La semaine dernière, c’est la fierté nationale qui en a pris un coup. Le nombre de visiteurs à Pékin a baissé de 14 % au premier semestre, a révélé l’office du tourisme. Du jamais vu. Outre la baisse de fréquentation des Japonais qui réagissent aux tensions politiques récurrentes entre le Japon et la Chine, la pollution rebute les touristes, selon des sondages.

De façon générale, les nombreuses morts, le nettoyage des sols et des rivières ainsi que les rappels d’aliments contaminés ont un coût énorme. La Banque mondiale a déjà estimé que la pollution coûte l’équivalent de 4,3 % du PIB chinois par an, soit quelque 50 milliards US. La Banque de développement asiatique dit que la pollution de l’air, à elle seule, soustrait 1,2 % au PIB de la Chine.

Quelles sont les causes de cette pollution croissante ? Le vice-maire de la capitale, Hong Feng, a récemment dressé la liste des coupables : les industries génèrent 25 % de la pollution, les voitures 22 %, le charbon 17 %...

Source d’énergie principale en Chine, le charbon est souvent montré du doigt par les experts, car 70 % de l’électricité en Chine est produite par des centrales au charbon très polluantes. La pollution des automobiles, quant à elle, est bien connue, surtout qu’en 2010, 2000 nouveaux véhicules rejoignaient les rues de la capitale… chaque jour !

Enfin des mesures

« Rouler en BMW et boire de l’eau polluée, ce n’est pas la modernisation que nous souhaitons. »

C’est avec cette image d’une franchise peu habituelle que le ministre de l’Environnement a résumé ce mois-ci comment la Chine est déchirée entre la croissance économique et la protection d’un environnement lourdement hypothéqué.

La pollution a provoqué plusieurs manifestations cette année, notamment dans les villes côtières plus prospères. La tension monte chaque jour, si bien que le gouvernement doit réagir.

Le premier ministre, Li Keqiang, arrivé au pouvoir en mars, a promis d’agir « fermement » contre la pollution, tout en exigeant de la patience, et s’est engagé à réduire de 30 % en cinq ans les émissions polluantes.

Entre-temps, les autorités tentent d’endiguer la marée de véhicules sur les routes, en réduisant des deux tiers les immatriculations qui sont désormais attribuées par tirage au sort. Et on a resserré les normes des carburants, si bien que le soufre dans l’essence et le diesel sera réduit par cinq d’ici 2017.

Pour l’industrie, grande pollueuse, Pékin a mis en place il y a 10 jours le premier marché du carbone du pays. Le projet, qui sera implanté progressivement, permet aux entreprises d’acheter et de vendre des quotas de CO2, ce qui incite les pollueurs à diminuer leurs émissions.

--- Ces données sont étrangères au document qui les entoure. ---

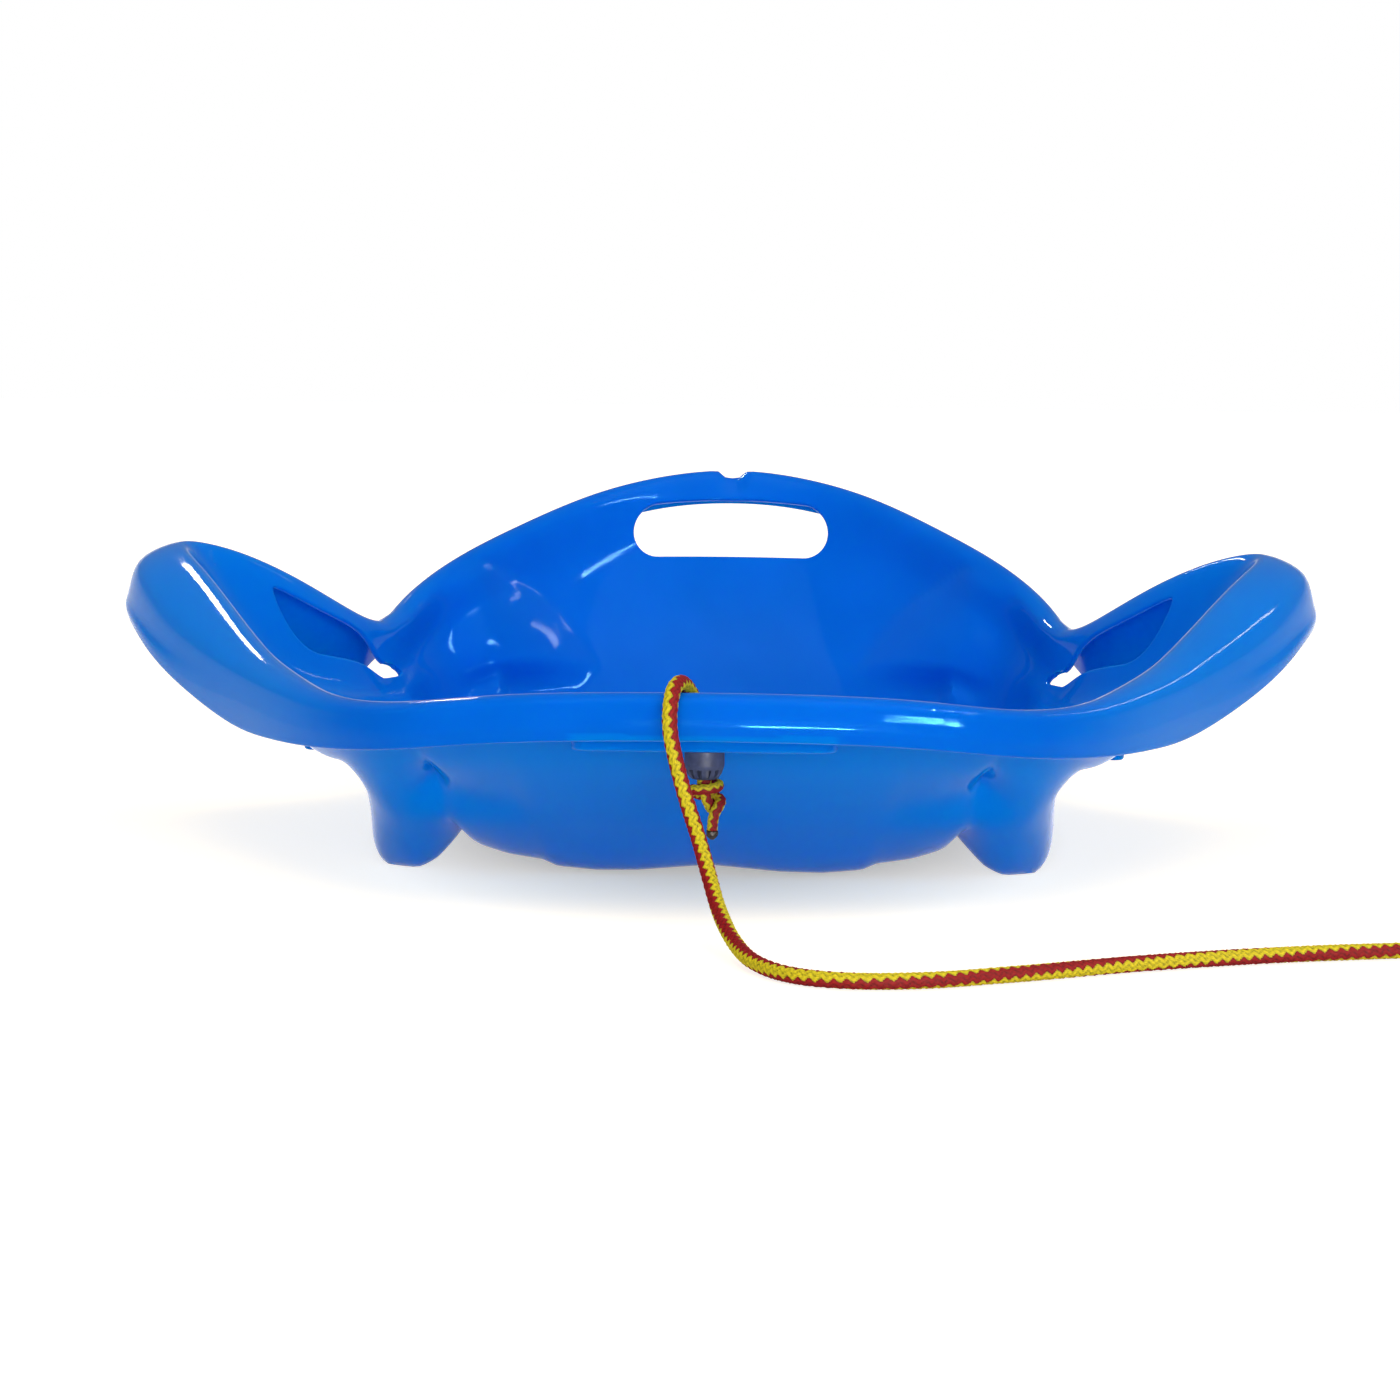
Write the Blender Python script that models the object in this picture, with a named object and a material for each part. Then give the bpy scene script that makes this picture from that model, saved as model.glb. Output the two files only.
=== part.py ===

Il reste que le combat sera de longue haleine. Dans un nouveau rapport, la Deutsche Bank affirme que, même avec ces mesures, il faudra « au moins 18 ans » pour que la pollution dans les villes diminue à un niveau acceptable. Et ça pourrait être plus long.

Les Chinois devront donc retenir leur souffle, le plus longtemps possible.